Note 6.Long-Term Debt

 

The Company entered into a credit agreement dated as of December 16, 2014 (as amended, the “Credit Agreement”) governing its senior secured bank credit facilities, consisting of (a) a five-year, $600.0 revolving credit facility (the “Revolving Credit Facility”) and (b) a seven-year, $2,200.0 term loan facility (the “Term Loan Facility”). The most recent amendment to the Credit Agreement on May 27, 2016 decreased the effective borrowing rate, increased the amount available for dividend and share repurchases and provided greater flexibility to securitize assets.
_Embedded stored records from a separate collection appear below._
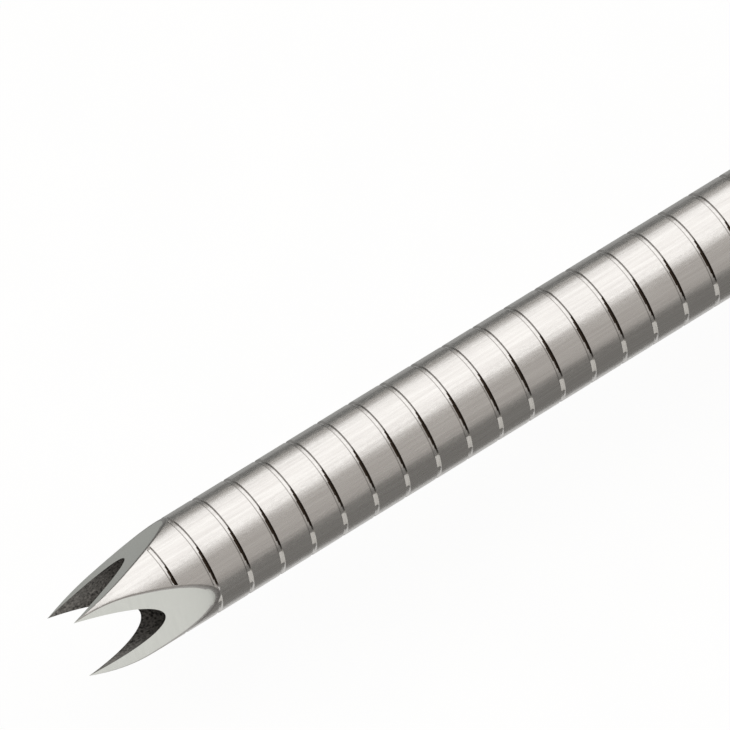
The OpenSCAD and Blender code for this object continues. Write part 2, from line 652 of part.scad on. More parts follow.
// Stylet and its cap, drawn back
module stylet_cap() color([0.10, 0.10, 0.11]) difference() {
    turned(cap_at, [[0, skirt_l - plug_nose_l, 0],
        [port_mouth_r - seat_gap - nose_taper_share * plug_nose_l - free_gap / 2,
            skirt_l - plug_nose_l, 0],
        [port_mouth_r - free_gap / 2, skirt_l, 0], [skirt_r, skirt_l, 0], [skirt_r, 0, 0],
        [cap_r, 0, edge], [cap_r, skirt_l + cap_l * 0.75, edge * 4],
        [cap_r * 0.7, skirt_l + cap_l, edge * 4], [0, skirt_l + cap_l, 0]]);
    around(cap_at + edge * 4, cap_flutes, cap_r + flute_r / 2)
        cylinder(h = skirt_l + cap_l * 0.6, r = flute_r, $fn = 24);
    at(cap_at) cylinder(h = rod_end - cap_at + seat_gap, r = stylet_r + seat_gap);
}

module stylet_rod() color([0.70, 0.71, 0.73])
    at(rod_start) cylinder(h = rod_end - rod_start, r = stylet_r);

// Free sheath
module sheath_lead() color([0.80, 0.88, 0.94])
    swept(lead_line, sheath_r, tube_sides, [[-1, 0, 0], [1, 0, 0]]);
module sheath_coil() color([0.80, 0.88, 0.94])
    swept(coil_line, sheath_r, coil_sides, [[1, 0, 0], [1, 0, 0]]);
module sheath_tail() color([0.80, 0.88, 0.94])
    swept(tail_line, sheath_r, tube_sides, [[1, 0, 0], [1, 0, 0]]);
module sheath_distal() color([0.80, 0.88, 0.94]) at_sheath_end() rotate_extrude() polygon(outline([
    [sheath_bore_r, -sheath_end_l, 0], [sheath_r, -sheath_end_l, 0], [sheath_r, 0, edge / 2],
    [sheath_bore_r, 0, 0]]));

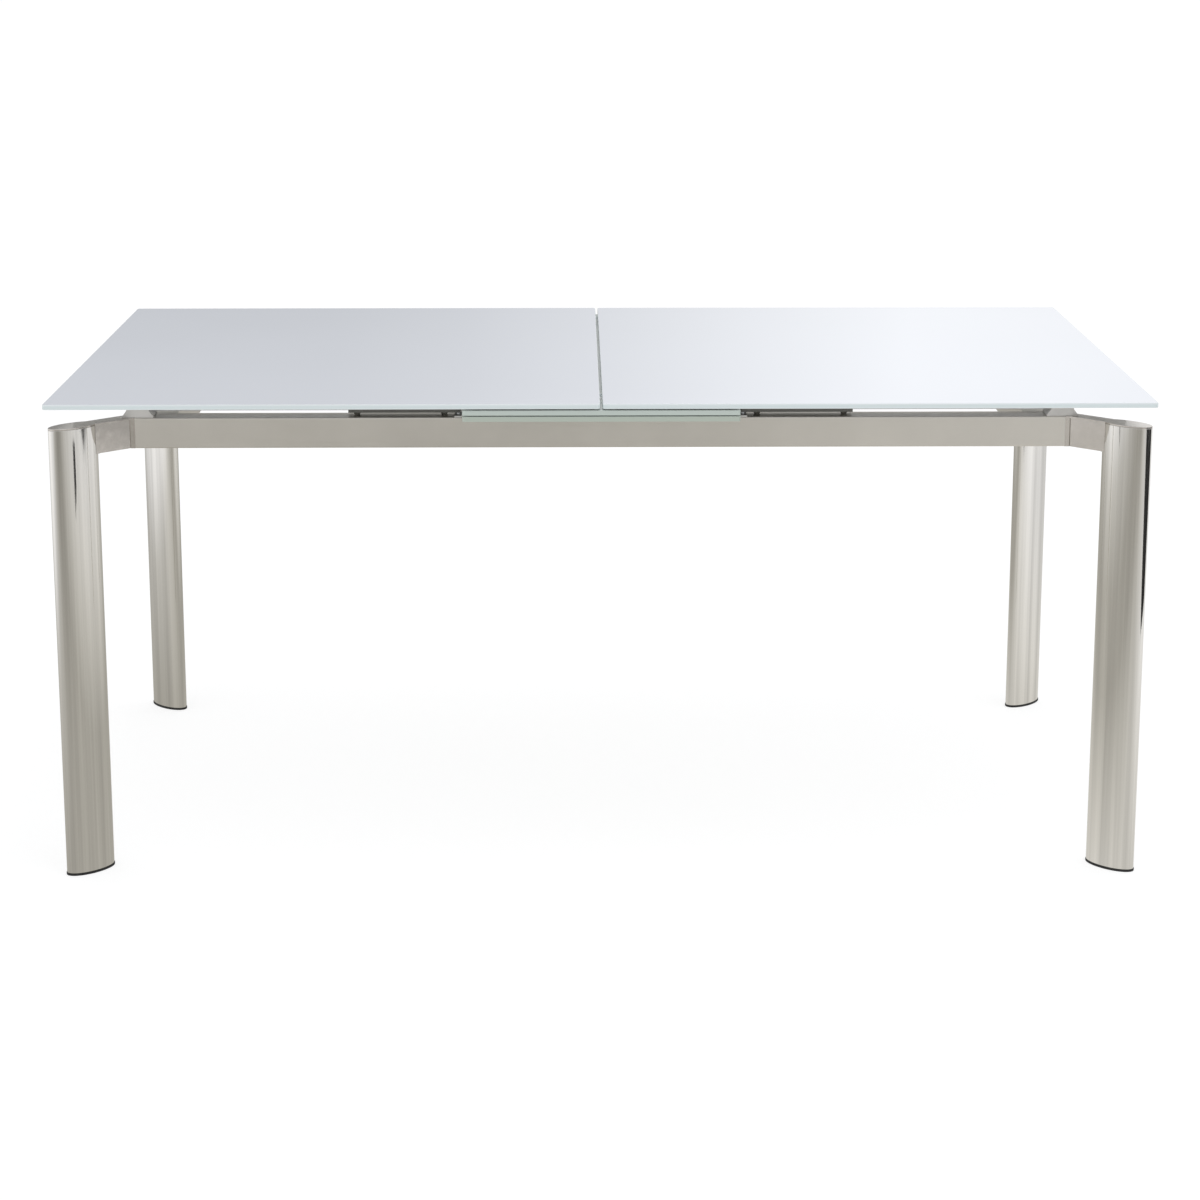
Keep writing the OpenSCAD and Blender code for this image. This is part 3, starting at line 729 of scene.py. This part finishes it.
def camera():
    data = bpy.data.cameras.new("camera")
    data.lens = CAMERA_LENS
    data.sensor_width = CAMERA_SENSOR
    data.shift_y = CAMERA_SHIFT
    data.clip_end = CAMERA_CLIP
    view = bpy.data.objects.new("camera", data)
    view.location = CAMERA_PLACE
    view.rotation_euler = (math.radians(90 - DEGREES_DOWN), 0, math.radians(DEGREES_TURNED))
    bpy.context.scene.collection.objects.link(view)
    bpy.context.scene.camera = view


# ---------------------------------------------------------------- build

pane("left_glass", TOP_FACE, TOP_EDGE, TOP_BACK)
pane("right_glass", TOP_FACE, TOP_EDGE, TOP_BACK)
for leaf, leaf_edge in LEAF_EDGES.items():
    pane(leaf, LEAF_FACE, leaf_edge, LEAF_BACK)

for name, sx, sy in CORNERS:
    leg_set(name, sx, sy)
    softened("corner_arm_" + name, CAST_METAL, CAST_EDGE)
    softened("corner_glide_" + name, GLIDE_PLASTIC, MOULDED_EDGE)
    softened("slide_block_" + name, BLOCK_PLASTIC, MOULDED_EDGE)

for side in ("front", "back"):
    softened("side_rail_" + side, FRAME_METAL_X, METAL_EDGE)
for side in ("left", "right"):
    softened("end_rail_" + side, FRAME_METAL_Y, METAL_EDGE)
    softened(side + "_carriers", CARRIER_METAL, CARRIER_EDGE)
    softened(side + "_outer_slides", ZINC, METAL_EDGE)
    softened(side + "_middle_slides", ZINC, METAL_EDGE)
    softened(side + "_inner_slides", ZINC, METAL_EDGE)
    softened(side + "_slide_strips", STRIP_NYLON, FINE_EDGE)
    softened(side + "_bond_strips", TAPE, TAPE_EDGE)
    softened(side + "_carrier_screws", ZINC, FINE_EDGE)
    softened("leaf_guide_" + side, GUIDE_METAL, METAL_EDGE)

for node in ("leg_saddles", "leg_bolts", "arm_screws", "glide_screws", "block_screws",
             "slide_screws", "guide_screws"):
    softened(node, ZINC, METAL_EDGE)
softened("leaf_stops", GUIDE_METAL, METAL_EDGE)
softened("block_spacers", SPACER_PLASTIC, SMALL_MOULDED_EDGE)
softened("meeting_buffers", SILICONE, METAL_EDGE)
softened("leaf_buffers", SILICONE, SMALL_MOULDED_EDGE)

studio()
camera()
bpy.context.scene.view_settings.view_transform = "Standard"
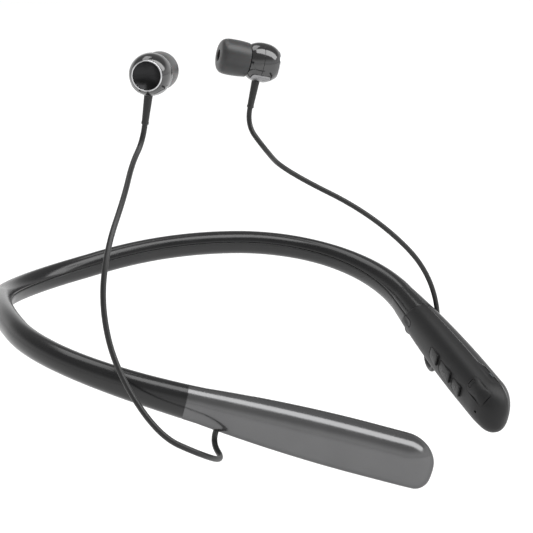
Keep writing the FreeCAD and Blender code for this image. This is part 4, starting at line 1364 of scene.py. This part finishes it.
@dataclass
class Pod:
    """One pod: a grey outer shell and a black inner shell that meet along a parting line."""

    route: CollarRoute
    side: Side
    wall: float = 1.0 * MM
    lip: float = 0.16 * MM
    tip_wall_run: float = 8 * MM
    facet_depth: float = 0.3 * MM
    facet_start: tuple[float, float] = (18.4 * MM, 16.6 * MM)
    facet_end: tuple[float, float] = (9 * MM, 7.2 * MM)
    keys_setback: float = 36.8 * MM
    key_gap: float = 0.8 * MM
    lamp_setback: float = 12 * MM
    lamp_offset: float = 1.35 * MM
    lamp_slot: tuple[float, float] = (1.1 * MM, 0.4 * MM)
    lens_clearance: float = 0.05 * MM
    lens_depth: float = 1.4 * MM
    lens_edge: float = 0.12 * MM
    mic_setback: float = 6.2 * MM
    mic_drop: float = 1.2 * MM
    mic_radius: float = 0.45 * MM

    def __post_init__(self) -> None:
        """Take the pod's form from the route."""
        self.form = ArmForm(self.route, self.side)

    def shell_places(self, start: float, end: float) -> np.ndarray:
        """Places of a shell's rows (n, 1), closer together at its edge and at the tip.

        Args:
            start: the shell's edge at the band end.
            end: its end at the tip.

        Returns:
            Places (n, 1).
        """
        body = self.form.length - self.form.tip_top_run
        edge = start + np.array([0, 0.03, 0.08, 0.15, 0.26]) * MM
        straight = np.linspace(start + 0.5 * MM, body, 150, endpoint=False)
        round_end = body + (end - body) * np.sin(np.linspace(0, math.pi / 2, 44))
        return np.concatenate([edge, straight, round_end])[:, None]

    def recess(self, places: np.ndarray, outward: np.ndarray) -> np.ndarray:
        """How far the black shell lies back in the facet beside the left pod's jog.

        Args:
            places: places along the arm.
            outward: outward offsets of the points there.

        Returns:
            Depths under the skin.
        """
        if self.side is Side.RIGHT:
            return np.zeros_like(outward)
        past_tip = places - self.form.length
        span = smooth(past_tip, -self.facet_start[0], -self.facet_start[1])
        span = span * (1 - smooth(past_tip, -self.facet_end[0], -self.facet_end[1]))
        return self.facet_depth * span * smooth(outward, -1.0 * MM, 0.4 * MM)

    def half_shell(self, name: str, outer: bool) -> bpy.types.Object:
        """One shell as a skin between its two parting lines, then given a wall.

        Rows follow places along the pod, the first one slanted with the shell's
        edge; columns follow angles from one parting line to the other, spaced by a
        cosine so that they crowd at the edges. At every edge the skin sinks by a
        quarter round into the groove.

        Args:
            name: the piece's name.
            outer: True for the outer shell, False for the inner one.

        Returns:
            The closed shell.
        """
        form, parts = self.form, PARTINGS
        start, slope = parts.inner_start, parts.inner_slope
        tip = form.length
        if outer:
            start, slope = parts.outer_start, parts.outer_slope
            near_tip = np.linspace(tip - 7 * MM, tip, 4000)
            wide = form.sections(near_tip).half_width > parts.seam_line(form, near_tip)
            tip = near_tip[wide].max()
        places = self.shell_places(start, tip)
        sections = form.sections(places)
        meet = sections.angle_of(parts.seam_line(form, places))
        share = (1 - np.cos(np.linspace(0, math.pi, 90)))[None] / 2
        span = 2 * meet if outer else TURN - 2 * meet
        angles = (-meet if outer else meet) + span * share
        outward, up = sections.offsets(angles)
        slant = slope * up * (1 - (places - start) / (tip - start)) ** 3
        reach = np.minimum(share, 1 - share) * span * (sections.top - sections.bottom) / 2
        reach = np.where(meet > 0, reach, self.lip * 2)
        reach = np.minimum(reach, places - start)
        fold = self.lip * (1 - quarter(1 - np.clip(reach / (self.lip * 1.6), 0, 1)))
        if not outer:
            fold = fold + self.recess(places, outward)
        skin = form.points(places + slant, angles, -fold)
        depth = np.minimum(self.wall, 0.5 * np.hypot(outward, up))
        back = self.wall * smooth(places, form.length - self.tip_wall_run, form.length)[..., None]
        lining = form.points(places + slant, angles, -depth) - back * form.local().x
        return walled(name, skin, lining)

    def controls(self) -> list[Key | PowerButton | PortCover]:
        """What the left pod carries on its inner side.

        Returns:
            The keys, the power button and the port cover.
        """
        start = self.form.length - self.keys_setback
        rows = (
            ("volume_down_key", "volume_down", 6 * MM, 0.5 * MM, Glyph.MINUS),
            ("multi_key", "multi", 8 * MM, 0.0, Glyph.HANDSET),
            ("volume_up_key", "volume_up", 6 * MM, -0.5 * MM, Glyph.PLUS),
        )
        keys = []
        for node, body, length, lift, glyph in rows:
            keys.append(Key(node, body, start, length, lift, glyph))
            start += length + self.key_gap
        return [*keys, PowerButton(), PortCover()]

    def lamp_seat(self) -> Seat:
        """The indicator lamp's place on the top, beside the parting line."""
        middle = (self.form.length - self.lamp_setback, self.lamp_offset, 0)
        return Seat(self.form, middle, (0, -1, 0), (0, 0, 1))

    def small_cutters(self) -> list[bpy.types.Object]:
        """Cutters for the microphone hole and the lamp's slot.

        Returns:
            The two cutters.
        """
        spot = (self.form.length - self.mic_setback, 0, -self.mic_drop)
        mic = Seat(self.form, spot, (0, 0, 1), (0, -1, 0))
        hole = stadium_loop(self.mic_radius, self.mic_radius, 32)
        slot = stadium_loop(*self.lamp_slot, 40)
        return [
            slab("mic_cutter", mic, hole, -CUT_DEPTH, even(CUT_HEIGHT)),
            slab("lamp_cutter", self.lamp_seat(), slot, -CUT_HEIGHT, even(CUT_HEIGHT)),
        ]

    def build_lens(self, finishes: Finishes) -> None:
        """The lamp's lens, level with the skin.

        Args:
            finishes: the object's finishes.
        """
        outline = stadium_loop(*(size - self.lens_clearance for size in self.lamp_slot), 40)
        seat, level = self.lamp_seat(), even(0.0)
        lens = slab("lamp_lens_cap", seat, outline, -self.lens_depth, level, self.lens_edge)
        dress(lens, finishes.lens)
        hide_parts("lamp_window")

    def build(self, finishes: Finishes) -> None:
        """Make both shells and everything set in them.

        Args:
            finishes: the object's finishes.
        """
        word = self.side.word
        outer = self.half_shell(f"pod_outer_{word}_skin", True)
        inner = self.half_shell(f"pod_inner_{word}_skin", False)
        cutters = []
        if self.side is Side.LEFT:
            controls = self.controls()
            cutters = [item.cutter(self.form) for item in controls] + self.small_cutters()
            for item in controls:
                item.build(self.form, finishes)
            self.build_lens(finishes)
        carve(inner, cutters)
        Grommet(self.side).build(self.route, finishes)
        for shell, part, material, slot in (
            (outer, "outer", finishes.grey, "pod_grey"),
            (inner, "inner", finishes.black, "pod_black"),
        ):
            sharpen(shell)
            dress(shell, material)
            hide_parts(f"pod_{part}_{word}")


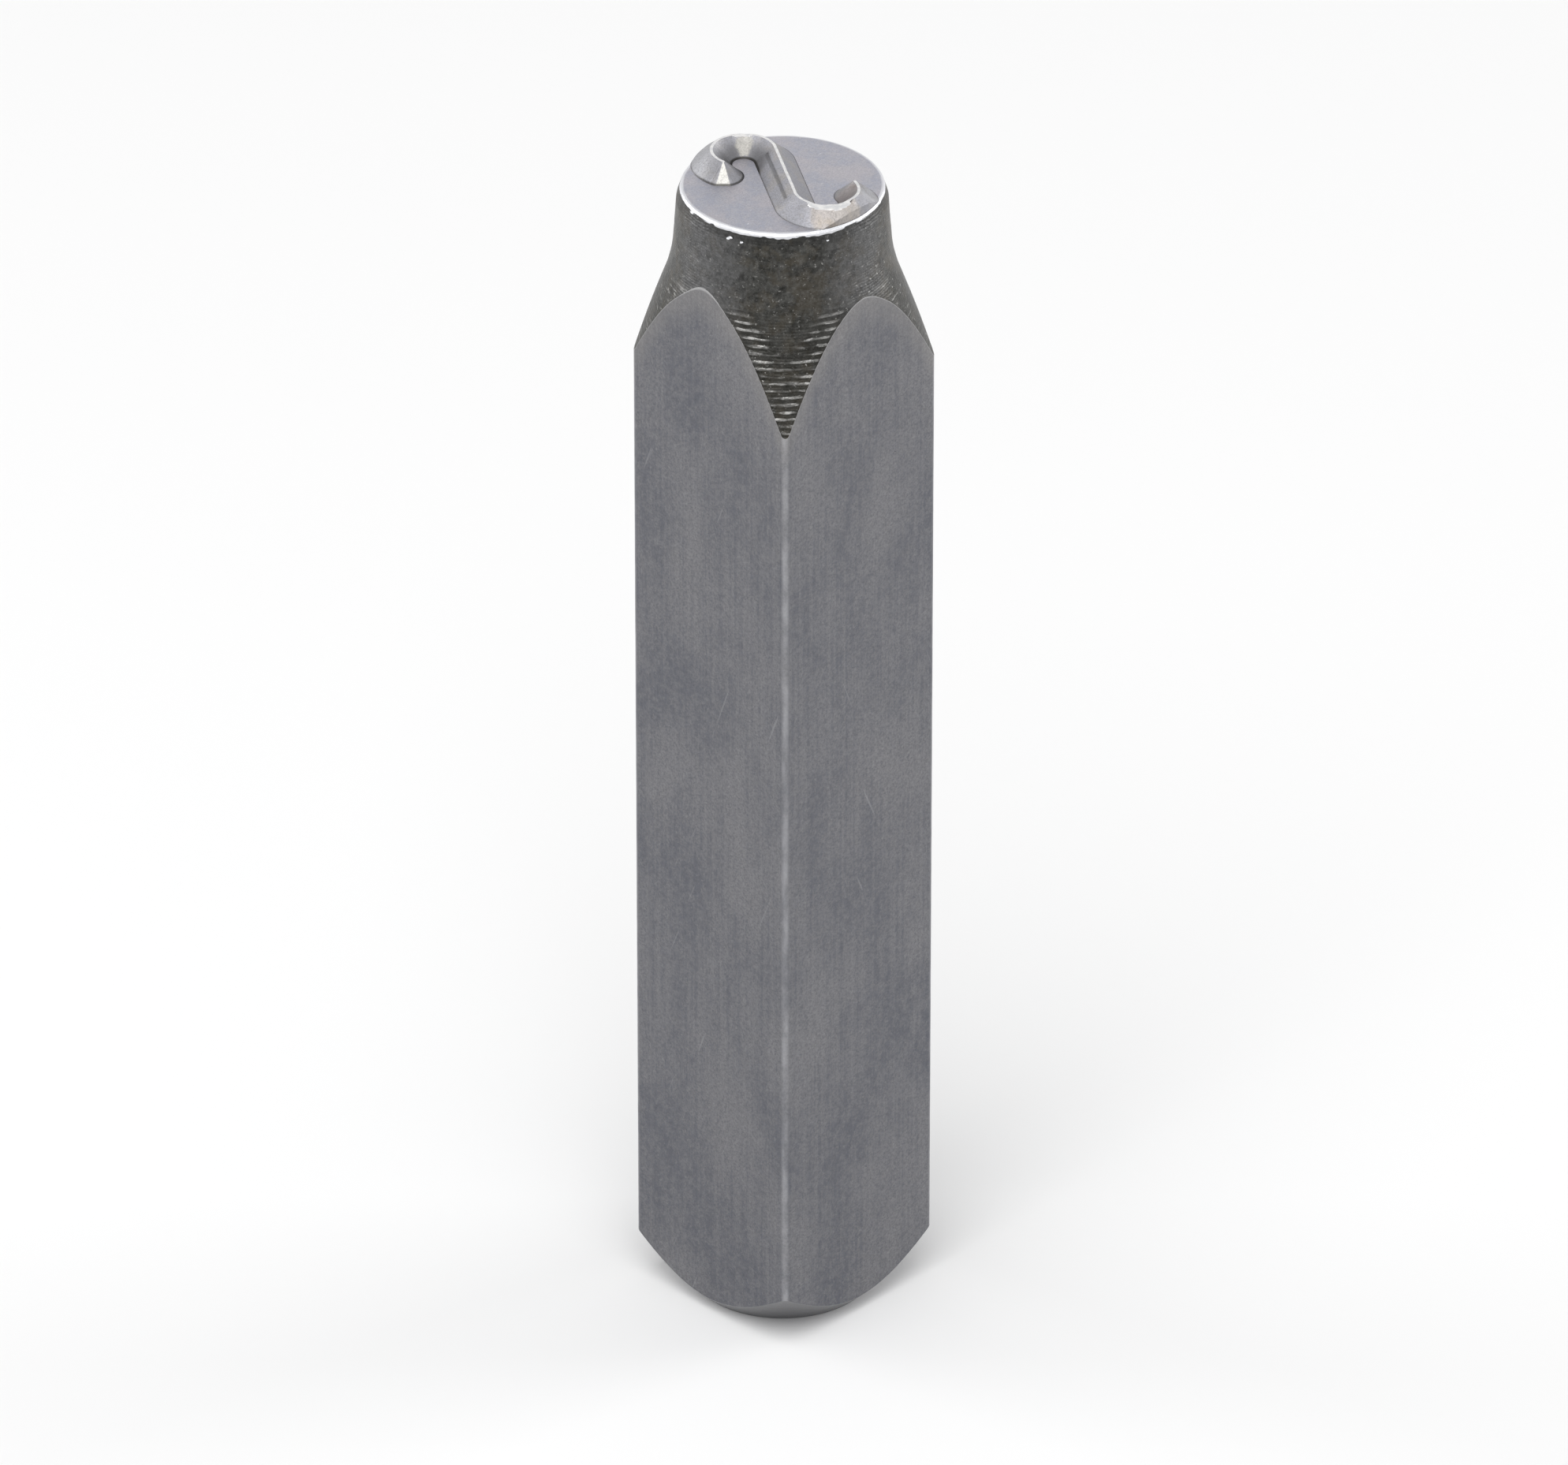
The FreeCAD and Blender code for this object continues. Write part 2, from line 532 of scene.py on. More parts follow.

Borrowings under the Revolving Credit Facility bear interest at an annual rate equal to the London interbank offered rate (“LIBOR”) plus 200 basis points or prime (as defined therein) plus 100 basis points  (4.5% at June 30, 2016). There was $10.0 outstanding under the Revolving Credit Facility as of June 30, 2016 (no amount outstanding as of December 31, 2015).  Borrowings under the Term Loan Facility bear interest at an annual rate equal to LIBOR plus 300 basis points (LIBOR shall not be less than 75 basis points per annum) or ABR (as defined therein) plus 200 basis points (3.75% at June 30, 2016). 

 

As of June 30, 2016, long-term debt consisted of $2,064.0 outstanding under the Term Loan Facility and $10.0 outstanding under the Revolving Credit Facility, neither of which were current. On a net basis, after taking into consideration unamortized original issue discount and debt issue costs for the Term Loan Facility, total debt was $2,044.6.  

 

Letters of credit outstanding under the Revolving Credit Facility aggregated $14.3 at June 30, 2016 ($7.7 at December 31, 2015).

 

The Revolving Credit Facility contains an interest coverage ratio financial covenant (as defined therein) that must be maintained at a level greater than 3.0 to 1 and a total leverage ratio covenant (as defined therein) which limits gross debt to a 4.5 to 1 multiple of EBITDA (as defined therein). The Credit Agreement is collateralized by substantially all of the Company’s assets and contains customary affirmative covenants, negative covenants, restrictions on the payment of dividends and the repurchase of our stock, and conditions precedent for borrowings, all of which were met as of June 30, 2016.